## Set exercise
Where a line contains the string "this", copy that line.

## Modeling code records
## START

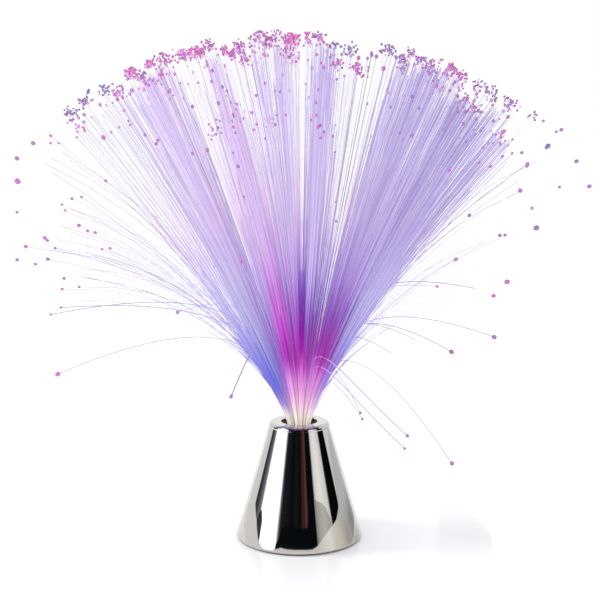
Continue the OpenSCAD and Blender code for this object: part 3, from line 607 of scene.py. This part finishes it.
def fibre_light_group():
    """A fibre's light: near the bundle magenta, violet or blue by Tint, and far out by Shade.

    Far out Shade 0 is grey, 0.14 blue, 0.5 lavender and 0.9 pink, and 1 pales to the tip. The eighths of Grain lighten
    or darken strands near the bundle, and its remainder each fibre.
    """
    tree, given, out = new_group(
        "Fibre light", {"Along": 0.0, "Tint": 0.5, "Shade": 0.5, "Grain": 0.5}, {"Colour": "Color", "Light": "Color"})
    tint, shade, grain = (given.outputs[name] for name in ("Tint", "Shade", "Grain"))
    share = math_node(tree, "DIVIDE", given.outputs["Along"], COLOUR_LENGTH)
    near = [
        (0.0, 222, 212, 200), (0.045, 220, 208, 200), (0.0625, 221, 198, 206), (0.078, 222, 186, 208),
        (0.1, 218, 172, 208), (0.125, 210, 150, 204), (0.16, 204, 132, 204), (0.195, 180, 82, 184),
        (0.22, 160, 46, 164)]
    warm = display_ramp(tree, share, near + [
        (0.27, 176, 52, 180), (0.32, 192, 78, 198), (0.395, 196, 106, 206), (0.5, 202, 134, 214)])
    violet = display_ramp(tree, share, near + [
        (0.27, 148, 36, 162), (0.32, 124, 58, 168), (0.36, 126, 80, 180), (0.41, 144, 112, 200),
        (0.5, 164, 144, 212)])
    blue = display_ramp(tree, share, [
        (0.0, 222, 214, 206), (0.045, 216, 208, 208), (0.08, 132, 118, 198), (0.12, 102, 106, 200),
        (0.17, 114, 118, 204), (0.25, 148, 146, 211), (0.32, 174, 168, 217), (0.395, 184, 177, 219),
        (0.5, 188, 180, 222)])
    to_violet = math_node(tree, "MULTIPLY", tint, 2.0, clamp=True)
    to_blue = math_node(tree, "MULTIPLY_ADD", tint, 2.0, -1.0, clamp=True)
    to_blue = math_node(tree, "MULTIPLY", to_blue, math_node(tree, "MULTIPLY_ADD", share, 4.0, 0.5), clamp=True)
    colour = mix_colour(tree, to_blue, mix_colour(tree, to_violet, warm, violet), blue)
    far_colour = display_ramp(tree, shade, [
        (0.0, 146, 142, 158), (0.05, 152, 146, 176), (0.08, 158, 148, 192), (0.14, 164, 152, 204),
        (0.26, 178, 164, 213), (0.5, 194, 180, 222), (0.75, 208, 184, 226), (1.0, 216, 180, 222)])
    pale = math_node(tree, "MULTIPLY", fade(tree, shade, 0.92, 0.97), fade(tree, share, 0.5, 0.78))
    far_colour = mix_colour(tree, pale, far_colour, srgb(237, 236, 239))
    strand = math_node(tree, "MULTIPLY", math_node(tree, "SUBTRACT", grain, 0.5),
                       math_node(tree, "MULTIPLY_ADD", share, -2.2, 1.15, clamp=True))
    strand = math_node(tree, "MULTIPLY", strand, math_node(tree, "MULTIPLY_ADD", tint, -0.65, 1.0))
    single = math_node(tree, "FRACT", math_node(tree, "MULTIPLY", grain, 8.0))
    single = math_node(tree, "MULTIPLY", math_node(tree, "SUBTRACT", single, 0.5), 0.36)
    own_light = math_node(tree, "ADD", single, math_node(tree, "ADD", strand, 1.0))
    mixed = mix_colour(tree, fade(tree, share, 0.4, 0.6), colour, far_colour)
    shaded = mix_colour(tree, 1.0, mixed, own_light, "MULTIPLY")
    dim = ramp(tree, share, [(0.0, grey(0.8)), (0.05, WHITE), (0.2, WHITE), (0.4, grey(0.9))])
    set_inputs(tree, out, Colour=shaded, Light=mix_colour(tree, 1.0, shaded, dim, "MULTIPLY"))
    return tree


def fibre_material():
    """Fibre: cream at the sleeve, then pink, magenta and purple light, fading to lavender, with blue at the edges."""
    group = fibre_light_group()
    material, tree, shader = new_material("lit fibre")
    values = {name.capitalize(): add(tree, "ShaderNodeAttribute", attribute_name=name).outputs["Fac"]
              for name in ("along", "tint", "shade", "grain")}
    glow = use_group(tree, group, **values)
    base = mix_colour(tree, 1.0, glow.outputs["Colour"], grey(0.62), "MULTIPLY")
    set_inputs(tree, shader, Base_Color=base, Emission_Color=glow.outputs["Light"], Emission_Strength=0.64,
               Roughness=0.3, Specular_IOR_Level=0.35)
    return material


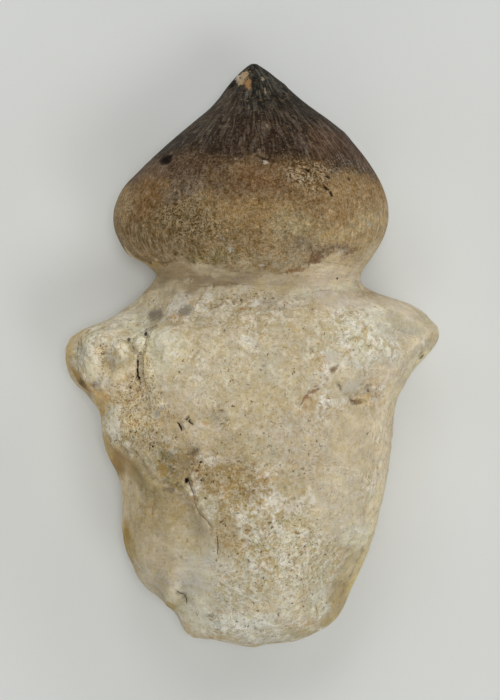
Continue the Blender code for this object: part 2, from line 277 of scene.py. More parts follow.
# Each crack: half width, depth, half width of the dark line in it, how dark that is, and its
# points across the front, mm
cracks = {
    "knobCrack": (0.2, 0.8, 0.11, 1.0, [(-12.0, -0.4), (-12.05, -0.9), (-11.95, -1.7),
                                        (-11.9, -2.4)]),
    "knobCrackTop": (0.16, 0.3, 0.06, 0.6, [(-11.9, 0.2), (-12.0, -0.4)]),
    "knobCrackFoot": (0.16, 0.2, 0.06, 0.6, [(-11.9, -2.4), (-11.8, -3.0), (-12.0, -3.6)]),
    "knobBranchRight": (0.16, 0.2, 0.07, 0.66, [(-11.9, 0.2), (-11.5, 0.7), (-11.2, 1.6),
                                                (-11.0, 2.4), (-10.7, 3.0), (-10.2, 3.3)]),
    "knobBranchLeft": (0.16, 0.18, 0.06, 0.64, [(-12.1, 0.1), (-12.6, 0.7), (-12.7, 1.6),
                                               (-12.1, 2.4), (-11.5, 2.6), (-11.0, 3.0)]),
    "lobeLine": (0.12, 0.06, 0.05, 0.55, [(-14.9, 0.6), (-14.7, 1.4), (-14.0, 1.8),
                                          (-13.2, 1.6)]),
    "lobeLineLow": (0.12, 0.06, 0.05, 0.5, [(-14.9, -3.0), (-14.2, -3.3), (-13.4, -3.0),
                                            (-13.0, -2.2)]),
    "shelfLine": (0.12, 0.06, 0.05, 0.45, [(-19.4, 2.0), (-17.8, 3.0), (-16.3, 3.3),
                                           (-14.8, 3.0)]),
    "rimLine": (0.14, 0.08, 0.06, 0.6, [(-17.3, 2.8), (-18.4, 1.9), (-18.6, 1.0), (-18.6, -0.2),
                                        (-18.5, -1.5), (-18.2, -2.8)]),
    "flakeCrack": (0.14, 0.15, 0.055, 0.8, [(-6.8, -12.7), (-6.5, -13.4), (-6.3, -14.3)]),
    "flakeCrackLow": (0.14, 0.12, 0.05, 0.74, [(-6.3, -14.3), (-6.0, -15.5), (-5.5, -16.6),
                                              (-4.7, -17.4), (-4.2, -18.1)]),
    "flakeCrackEnd": (0.12, 0.1, 0.05, 0.8, [(-3.7, -19.0), (-3.6, -20.8)]),
    "stripLine": (0.12, 0.05, 0.05, 0.35, [(12.0, -20.3), (11.1, -22.3), (10.3, -24.2),
                                           (9.6, -25.7)]),
    "toeCrack": (0.13, 0.12, 0.05, 0.45, [(6.8, -26.6), (7.0, -27.4), (7.2, -28.4)]),
    "toeSlit": (0.13, 0.25, 0.06, 0.8, [(-7.85, -24.9), (-7.6, -25.1), (-7.2, -25.2)]),
    "toeSlitLow": (0.13, 0.2, 0.06, 0.8, [(-7.2, -25.4), (-7.05, -25.8), (-7.05, -26.2)]),
    "thornSlit": (0.13, 0.3, 0.085, 1.0, [(-7.75, -7.0), (-7.65, -7.3), (-7.4, -7.65)]),
    "thornSlitUpper": (0.13, 0.3, 0.075, 1.0, [(-6.95, -6.6), (-6.7, -6.75), (-6.35, -7.05)]),
    "thornSlitTop": (0.12, 0.2, 0.06, 0.8, [(-6.85, -6.65), (-6.75, -6.4)]),
    "centreSlit": (0.13, 0.1, 0.06, 0.35, [(-5.7, 0.5), (-6.1, -0.1), (-6.3, -0.7)]),
    "wingSlit": (0.14, 0.1, 0.05, 0.4, [(9.7, 1.3), (10.5, 2.0)]),
    "chipSlit": (0.17, 0.2, 0.09, 0.6, [(9.0, -2.9), (9.2, -3.2), (9.4, -3.6)]),
    "rustLine": (0.12, 0.03, 0.10, 0.55, [(7.2, -2.8), (6.5, -3.2), (5.8, -3.7), (5.3, -4.3),
                                          (5.1, -5.0)]),
    "shoulderLine": (0.12, 0.04, 0.04, 0.35, [(4.6, 6.2), (6.0, 6.7), (8.0, 7.1), (9.6, 6.9)]),
    "wingEdgeLine": (0.1, 0.1, 0.06, 0.5, [(12.6, 6.9), (14.0, 6.6), (15.3, 6.2)]),
    "wingEdgeLow": (0.1, 0.06, 0.04, 0.35, [(15.3, 6.2), (17.3, 5.1), (18.8, 4.1)]),
    "neckCrease": (0.2, 0.15, 0.07, 0.4, [(11.3, 7.9), (11.6, 7.1), (12.2, 6.8)]),
    "capCrack": (0.14, 0.15, 0.08, 0.8, [(0.4, 21.0), (0.9, 20.75), (1.6, 20.6)]),
    "capCrackLeft": (0.16, 0.12, 0.07, 0.7, [(-3.2, 21.0), (-2.4, 20.9), (-1.9, 20.7)]),
    "capCrackFar": (0.14, 0.12, 0.06, 0.6, [(-6.2, 21.2), (-5.2, 21.4), (-4.5, 21.2)]),
    "capScar": (0.14, 0.12, 0.06, 0.6, [(7.3, 18.1), (7.8, 17.6)]),
    "enamelNick": (0.15, 0.15, 0.08, 0.7, [(-12.3, 10.7), (-11.4, 10.1), (-10.9, 9.9)]),
    "crownRut": (0.25, 0.08, 0.05, 0.25, [(-12.6, 14.4), (-10.8, 14.1), (-9.4, 13.4),
                                          (-7.8, 13.2)]),
    "wornStep": (0.2, 0.07, 0.05, 0.3, [(-3.9, 16.4), (-4.0, 14.2), (-3.8, 12.9), (-4.4, 12.3)]),
    "lowRidgeLine": (0.15, 0.08, 0.05, 0.35, [(-10.4, -13.9), (-10.4, -15.2), (-10.6, -16.6)]),
    "collarLine": (0.15, 0.06, 0.05, 0.4, [(-5.4, 7.3), (-4.2, 7.4), (-2.6, 7.6), (-0.6, 7.5)]),
    "edgeLineLeft": (0.12, 0.05, 0.06, 0.4, [(-12.0, 10.5), (-10.7, 10.0), (-9.1, 9.9),
                                             (-7.4, 10.1)]),
    "edgeLineMiddle": (0.1, 0.03, 0.05, 0.3, [(-7.4, 10.1), (-5.0, 9.6), (-2.3, 8.9), (0.1, 8.6),
                                              (2.4, 8.7), (5.0, 8.9)]),
    "edgeLineRight": (0.1, 0.06, 0.06, 0.5, [(5.9, 9.6), (6.3, 10.4), (6.1, 11.4)]),
    "edgeLineFar": (0.1, 0.03, 0.05, 0.3, [(6.3, 9.6), (7.5, 9.9), (8.9, 9.8), (10.2, 9.6),
                                           (11.6, 10.2)]),
}

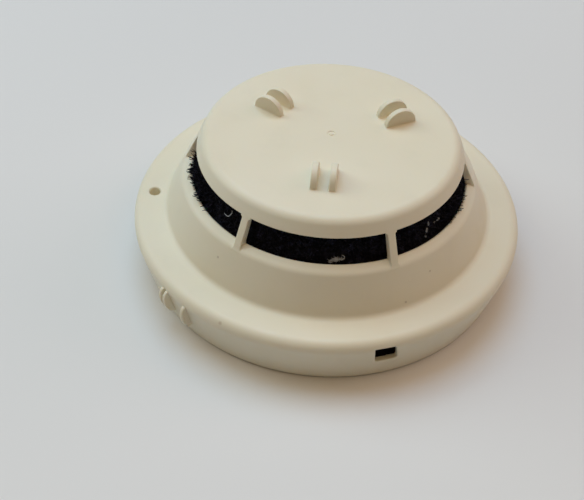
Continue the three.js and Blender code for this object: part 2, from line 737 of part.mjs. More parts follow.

## END

## Full answer
Continue the OpenSCAD and Blender code for this object: part 3, from line 607 of scene.py. This part finishes it.
Continue the Blender code for this object: part 2, from line 277 of scene.py. More parts follow.
Continue the three.js and Blender code for this object: part 2, from line 737 of part.mjs. More parts follow.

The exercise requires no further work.